Build a first approximation by thinking through how you would build it

To get started, I take whatever I understand of the project, and imagine how I would have built it myself. There are generally a lot of assumptions I’ll have to make, as someone completely new to the area; but at least I’ll have taken a stab at reasoning through the consequences of those assumptions. Most of us do this implicitly anyways as we make assumptions on how things work; I just like to make it a little more explicit.

Reading about the architectures of different systems including their corresponding tradeoffs, conducting – and preparing for – system design interviews, and simply experiencing different software stacks will help build your muscles here.

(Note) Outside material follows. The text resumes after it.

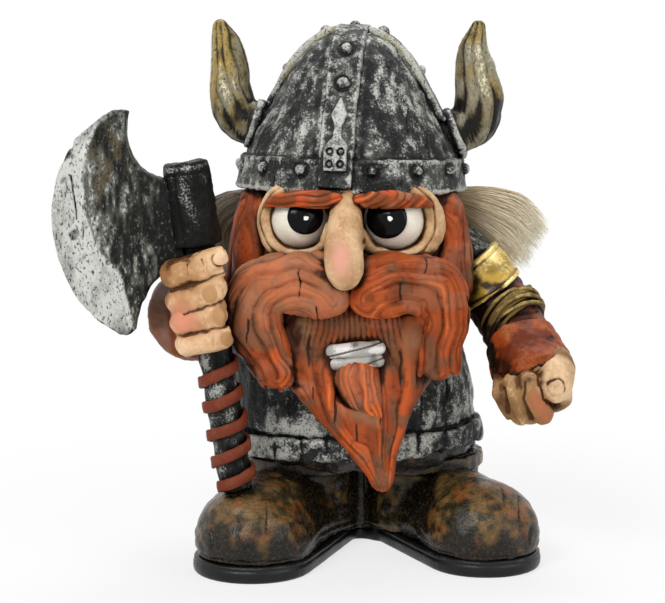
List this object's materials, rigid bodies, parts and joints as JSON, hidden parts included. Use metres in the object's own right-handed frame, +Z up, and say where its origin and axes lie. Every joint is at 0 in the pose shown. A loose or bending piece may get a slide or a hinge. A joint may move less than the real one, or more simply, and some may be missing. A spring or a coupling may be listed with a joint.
{
  "type": "souvenir figurine",
  "caption": "Cast and painted standing viking with horned helmet, beard, real-fur hair and a two-handed stance, one hand on a wrapped battle axe.",
  "frame": {"origin": "underside of the sole plate, on the web between the two heels, at floor level", "axes": "+Z up through the helmet, +X to the viewer's right (the figure's left), -Y the side that the figure faces"},
  "size_m": [0.1388, 0.0835, 0.1497],
  "materials": {
    "sole": "black gloss paint on cast resin",
    "leather": "red-brown painted strip",
    "iron": "silver dry-brush over black, cracked",
    "haft": "black paint with a grey dry-brush",
    "cord": "yellow-olive paint",
    "gold": "bright gold paint with a dark patch",
    "sleeve": "red-brown paint, dark in the grooves",
    "skin": "beige paint with a brown wash in the hollows",
    "armour": "silver dry-brush over black, speckled",
    "pupil": "black high-gloss dot with a small white highlight",
    "hair": "orange-red dry-brush over dark brown grooves",
    "eye": "off-white gloss paint with a brown rim",
    "teeth": "silvery white paint",
    "horn": "gold and ivory dry-brush over brown-black ridges",
    "boot": "mottled bronze and olive antique wash over black, glossy",
    "trousers": "dark grey paint, folds left black",
    "fur": "real fur, beige-grey, long fine strands"
  },
  "bodies": {
    "root": {"sole_plate": "sole", "axe_grip_wrap": "leather", "axe_blade": "iron", "axe_socket": "haft", "axe_haft": "haft", "cord_wrap_left": "cord", "armband_left": "gold", "cuff_left": "sleeve", "hand_left": "skin", "forearm_left": "sleeve", "upper_sleeve_left": "armour", "hand_right": "skin", "sleeve_right": "sleeve", "pupil_right": "pupil", "pupil_left": "pupil", "eyebrow_right": "hair", "eyebrow_left": "hair", "nose": "skin", "eyeball_right": "eye", "eyeball_left": "eye", "moustache_right": "hair", "moustache_left": "hair", "upper_teeth": "teeth", "lower_teeth": "teeth", "lip_tuft": "hair", "eyelid_right": "skin", "eyelid_left": "skin", "strap_ornament": "armour", "helmet_crest_strap": "armour", "horn_right": "horn", "horn_left": "horn", "horn_collar_right": "armour", "horn_collar_left": "armour", "helmet_strap_right": "armour", "helmet_strap_left": "armour", "helmet_band": "armour", "head": "skin", "helmet_dome": "armour", "beard": "hair", "belt": "armour", "boot_cuff_right": "boot", "boot_cuff_left": "boot", "boot_right": "boot", "boot_left": "boot", "tunic": "armour", "trousers": "trousers", "hair_left": "fur", "hair_right": "fur", "hair_back": "fur"}
  },
  "joints": []
}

I highly recommend looking up the AOSA series of books, Beautiful Code, and engineering blogs by different companies (or their summaries).

Then see what is, and contrast it with what you expected

The risk with building the first approximation is confirmation bias: you might start exploring looking for proof that your first approximation is correct. Instead, I want you to do the exact opposite: look for places where your mental model does not match reality at all. The more surprising the difference, the more you have to learn in that area, and the more carefully you want to test your assumptions.

I’ll remind you again later in this note, but you must respect Chesterton’s fence and understand why things are the way they are, and how they got to the point they’re at.

For example, your solution to the problem might have assumed that certain data could be served from cache; but you find that the actual code simply recomputes it each time – digging deeper you might find that the cache hit rate was remarkably low and the added cost & complexity of the cache simply weren’t worth it. Or you might find that the original authors had planned to add a cache, but simply never got around to it.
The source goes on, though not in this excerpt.